We received a call from the nurse at Maui Memorial who talked to DH for a while. I guess Ma had given her her "pitiful story." Apparently she has been calling my SIL "K," thinking that her son was home. She left messages to tell Dad to call her at the hospital. That is her MO. She drags him in and they conspire a plan, and they feed off of each other. But then, maybe only a half hour later, she gets irritated with him and wants to leave him.

Later on his other daughter from Oahu called but he had gone to bed already. We have to write things down in his journal, so that he knows that his kids really do call. So today went well.

Friday, August 20, 2010

Peace?

I was looking for some real peace and quiet today but that just didn't happen. Even though she was not physically here, Dad kept on bugging me that he wanted to call her and if we were all going to visit her tonight. She called once and she sounded calm, stable and even normal. I let her talk to him just to satisfy his "hunger" a bit but he soon forgot that she even called and thought I was lying to him.

This is not good. I am going to have to call Kaiser and get some meds to calm him down because I have a mean feeling that he is not going to take this calmly.

We disconnected all the phones except for the upstairs ones. But when someone calls, it will pop up on our TV screen. So we saw the hospital number pop up. I ran upstairs, but she already hung up and didn't leave a message.

Well, the phone rang once more and this time I picked it up. In the sweetest voice she could muster, she told me that she was getting discharged tomorrow and if I could pick her up. I was so caught by surprise, because I thought she just wanted to talk to Dad. I immediately said, "No." I then told her to hang on, got DH, and we both were literally dumbfounded, as we didn't know what to tell her. How could one human being hold such power over someone? Only if we let them. Aargghh!

We immediately began to look at our options. We would have to rehearse what we would say to her. Shortly after that, my SIL, K, called me and she said that Ma left 2 messages on her phone. While I was talking to her on her cell, we both heard her call once more. This time she said the hospital was "making arrangements to get a cab and this time she is bringing the police." Oh my gosh.

I immediately called the nurses' station to let them know that under NO circumstances were they to discharge her. She would be placed into a nursing home straight from the hospital. We have to really think this out.

Thursday, August 19, 2010

In the Hospital

First thing this morning, Dad told me that Ma wanted to go to the doctor. The earliest appointment was at noon. She insisted that she wanted to go now, just like she was, in her nightgown. I asked her if she wanted to go to the ER, but no, she wanted to go to Kaiser. She had a hard time breathing and her chest hurt. I texted some prayer requests for Ma to our pastor: "Please pray. She can't breathe." 
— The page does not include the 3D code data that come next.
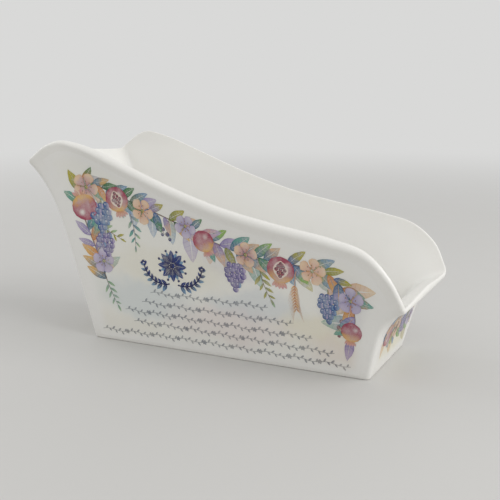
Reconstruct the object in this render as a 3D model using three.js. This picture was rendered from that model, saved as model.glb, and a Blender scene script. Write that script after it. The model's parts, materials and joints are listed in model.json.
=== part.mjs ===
// Matzah stand: an open, boat-shaped trough that holds a stack of square matzot upright on their edges.
// The trough is one white melamine moulding, tall at one end and low at the other. Its walls lean out and
// flare into a thick rounded lip all the way round. A printed foil is bonded to the outside of each wall.
// Millimetres, +Z up. X runs along the trough, with the low end at +X. The long walls face -Y and +Y.
// The origin is on the table, at the middle of the space that the stand fills.
import * as THREE from 'three';

// Foot of the trough, where the walls start
const FOOT_LENGTH = 213.5;
const FOOT_WIDTH = 80;
const FOOT_CORNER = 3.2; // how far along each edge a rounded corner starts
const FOOT_EDGE = 1.2; // rounding where the wall meets the table
const FOOT_BAND = 9; // width of the flat band that the stand rests on
const RECESS_DEPTH = 1.2; // the underside is hollowed inside that band
const RECESS_SLOPE_WIDTH = 0.8; // the recess's side leans over by this much

// Shell
const WALL = 3; // where the walls start to flare
const WALL_EXTRA = 0.5; // how much thicker they are at the floor
const FLOOR = 3.4;
const INSIDE_FILLET = 6; // between the floor and the walls
const INSIDE_CORNER = 11;

// The lip that the walls thicken into as they flare. Its outside is a large quarter round, and its inside a
// small one.
const LIP_THICKNESS = 5.5;
const TIP_THICKNESS = 3; // at the four tips, where the lips of two walls meet
const TIP_TAPER = 70; // how far from a tip the lip comes to its full thickness
const INNER_ROUNDING = 0.9;

// The rim line is where the outside of a wall ends and the round of its lip starts. That of a long wall
// goes from the high tip over the ear, down the sweep and round the shoulder to the low tip. The tips are
// given by how far they stand beyond the foot's end and out from its side, and by their height over the
// table. Each station of the ear and of the shoulder lies `on` further inwards than the one before it,
// counting from its own tip. The stations of the sweep are spread evenly between the two.
const HIGH_TIP = { beyond: 37.6, out: 21.3, height: 129.2 };
const EAR_RISE = { on: 8.3, out: 20.9, height: 135.6 };
const EAR_ROUND = { on: 8.5, out: 20.6, height: 141 };
const EAR_CREST = { on: 11, out: 19.3, height: 144 };
const EAR_FALL = { on: 14, out: 17.6, height: 140.9 };
const SWEEP_OUT = 17.4;
const SWEEP_TOP_HEIGHT = 126.7;
const SWEEP_UPPER_HEIGHT = 112.6;
const SWEEP_LOWER_HEIGHT = 101.2;
const SWEEP_FOOT_HEIGHT = 93.9;
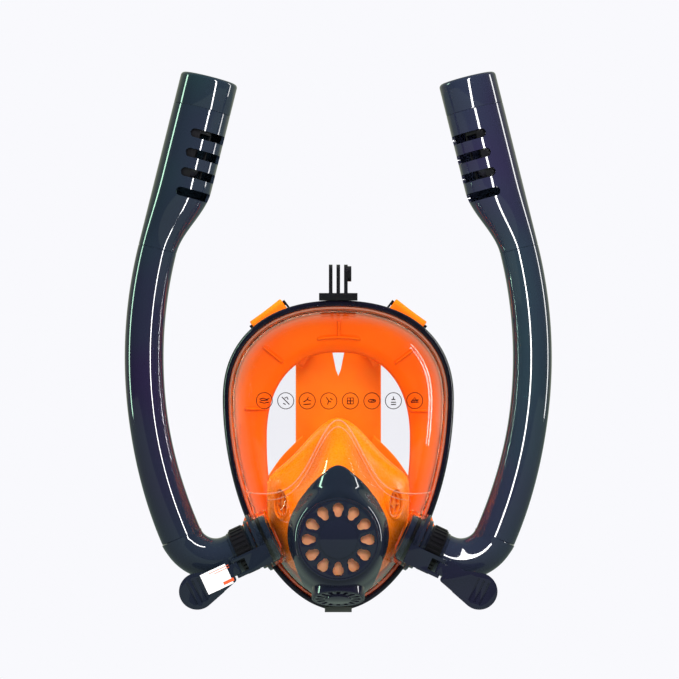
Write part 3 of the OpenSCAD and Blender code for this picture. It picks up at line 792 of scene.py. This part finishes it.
bezel("exhaust_bezel", GRILLE, GRILLE_R, 0.0016, 0.0126, 0.0)
bezel("drain_bezel", DRAIN, DRAIN_R, 0.0016, 0.0150, 0.0)
print("cover", len(nose_cover_piece.data.polygons), "faces")

# %% [markdown]
# ## Ports, elbows and tubes
# A clear socket stands out of the lens on each side. The black connector turns in it, held by a
# knurled collar, and the elbow carries the air up into the bowed tube. Round parts are lathed
# about the port's axis; bent ones are pipes whose radius changes along a centre line.

# %% Pipes and port points
def port_point(side, x, y, out):
    """A point from a port's rim: down across the port, back, and outward."""
    m = PORT[side]
    return m.translation + m.col[0].to_3d() * x + Vector((0, y, 0)) + m.col[2].to_3d() * out


def pipe(name, centres, radii, inner, material, body, replaces, steps=72):
    """A hollow pipe in the plane of the ports, with an outer radius for each centre."""
    centres = np.asarray(centres, float)
    runs = np.gradient(centres, axis=0)
    runs /= np.linalg.norm(runs, axis=1)[:, None]
    across = np.cross(runs, (0, 1, 0))
    t = np.linspace(0, 2 * math.pi, steps, endpoint=False)

    def ring(k, r):
        return centres[k] + r * (np.outer(np.cos(t), across[k]) + np.outer(np.sin(t), (0, 1, 0)))

    last = len(centres) - 1
    lip = 0.0004
    shift = (runs[0] * lip, -runs[last] * lip)
    outer = [ring(0, radii[0] - lip), ring(0, radii[0]) + shift[0]]
    outer += [ring(k, radii[k]) for k in range(1, last)]
    outer += [ring(last, radii[last]) + shift[1], ring(last, radii[last] - lip)]
    inside = [ring(k, inner) for k in range(last, -1, -1)]
    points, faces = skin(outer + inside, joined=True)
    made = piece(name, points, faces, material, body, replaces, 40)
    outward(made.data)
    return made


TUBE_R = 0.5 * (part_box("tube_right")[1].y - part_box("tube_right")[0].y)
BOW_R, BOW_Z = 0.363, 0.080
BOW_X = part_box("tube_right")[1].x - TUBE_R - BOW_R
PORT_Y = PORT["right"].translation.y
ELBOW_R, JOIN, LEAN = 0.030, math.radians(-23.5), math.radians(14)
ELBOW_TUBE_R, FLOW_R = 0.0168, 0.0132
PORT_TILT = math.asin(-PORT["right"].col[2].z)


def arc(centre, radius, start, end, count, sign):
    a = np.linspace(start, end, count)
    return np.c_[sign * (centre[0] + radius * np.cos(a)), np.full(count, PORT_Y),
                 centre[1] + radius * np.sin(a)]


def snorkel_pipes(side, sign):
    body = f"snorkel_{side}"
    reach = BOW_R - ELBOW_R
    centre = (BOW_X + reach * math.cos(JOIN), BOW_Z + reach * math.sin(JOIN))
    bend = arc(centre, ELBOW_R, -math.pi / 2 - PORT_TILT, JOIN, 40, sign)
    neck = np.array([bend[0] - np.array(PORT[side].col[2].to_3d()) * d for d in (0.0032, 0.0016)])
    line = np.vstack([neck, bend])
    swell = np.clip((np.arange(len(line)) - 36) / 5, 0, 1)
    radii = ELBOW_TUBE_R + 0.0004 * smoothstep(swell)
    pipe(f"elbow_{side}_shape", line, radii, FLOW_R, abs_gloss, body, (f"elbow_{side}",))
    line = arc((BOW_X, BOW_Z), BOW_R, JOIN, LEAN, 110, sign)
    radii = TUBE_R + 0.0010 * (1 - smoothstep((line[:, 2] + 0.066) / 0.10))
    pipe(f"tube_{side}_shape", line, radii, FLOW_R, abs_gloss, body, (f"tube_{side}",))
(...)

When we got to the clinic, they put her on a monitor. Her oxygen level was fine but her blood pressure was way up. So, we waited and waited. Half the time I was on the phone reporting to the siblings, talking to the social worker to figure out what to do. She is still pushing to get her placed into a nursing home, preferably straight from the hospital.

Finally around noon, they said they were going to admit her to the hospital just for observation. Dad and I had lunch and then I decided to take him to the bank and at least report her debit card missing. They were not very helpful with that. We really need to get their finances in order.

At around 4, I received a phone call from the heart specialist and she said that she has some kind of heart failures. That is all she said and she was going to have to stay in the hospital to find out more. We all agree that this is not a thing to tell Dad now. I don't think he could handle it with his Alzheimer's. So we wait to see how this unfolds.